Y’all Motherfuckers Need Tests, So Stop Making Lazy Excuses

This is the second part of a larger rant on tests with the first part available here.

In the first part, I mainly addressed the canonical definitions of testing, the typical difficulties that arise, and potential strategies to progressively get better at testing. By now, with the bold assumption that you possess a shred of common sense (and survival instinct), you should at least feel strongly that testing in data science should have much greater importance, to say the least.

But sadly, there’ll always be some junkie data scientists snorting LinkedIn posts and drunk on Jeff Bezos’ apocryphal success stories, who will tell you how special their work is, how testing doesn’t work for them, and how it would only slow them down.

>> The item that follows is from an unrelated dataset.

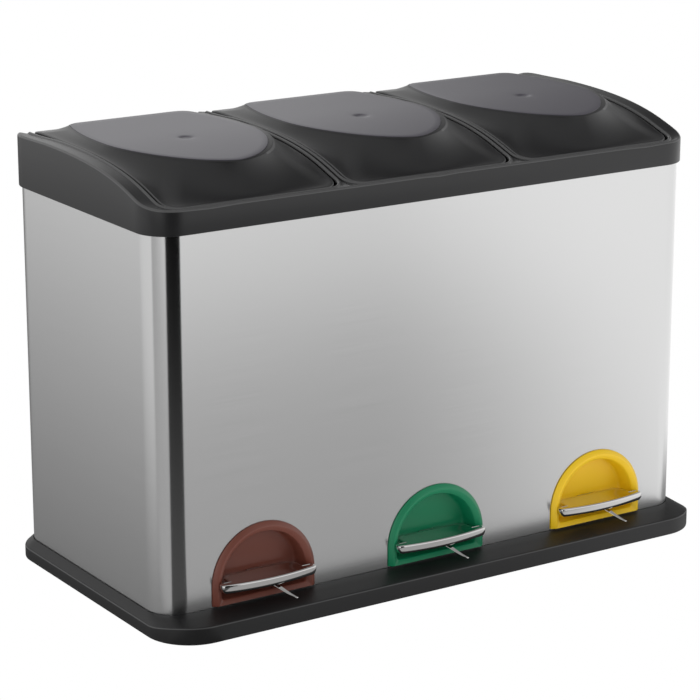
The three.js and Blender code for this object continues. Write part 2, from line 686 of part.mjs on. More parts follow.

Despite my strong desire to caress the frontal lobe of such a person with a shovel, vaporize them on the spot, and curse all their family branches for the next 13 generations, I’ll momentarily refrain from violence.

Instead, I’ll try to address some reasonable objections one could raise regarding the quirks and specificities that make testing in the data world trickier. But don’t mistake this moment of kindness for any form of weakness; at the end, you’ll have no excuses left.

The Specific Problems With Testing In Data Science

As mentioned previously for those sleeping in the back of the classroom, data scientists largely deal with large amounts of… data. This means the first action is typically to pull something from a database (lucky you), read a decently structured CSV (we all have to eat), a manually filled Excel file (fly, you fools!), or something far worse—and believe me, you don’t want to know. Do you remember what I said about testing—let alone TDD—being difficult with I/O and external coupling?

The Hidden Forms Of Couplings

In addition, the testing process is particularly difficult because most of the objects we deal with are collections of items, usually quite complex. Now add a sprinkle of types and object structures which are usually looser than your own mother’s morals. On top of that, these items are usually independent only in the best-case scenarios but most likely related to each other in some nasty way. How many times have you had to do an analysis in which one record at a given time strongly influenced what was to be done on surrounding elements, but only until variable B changed to a different value?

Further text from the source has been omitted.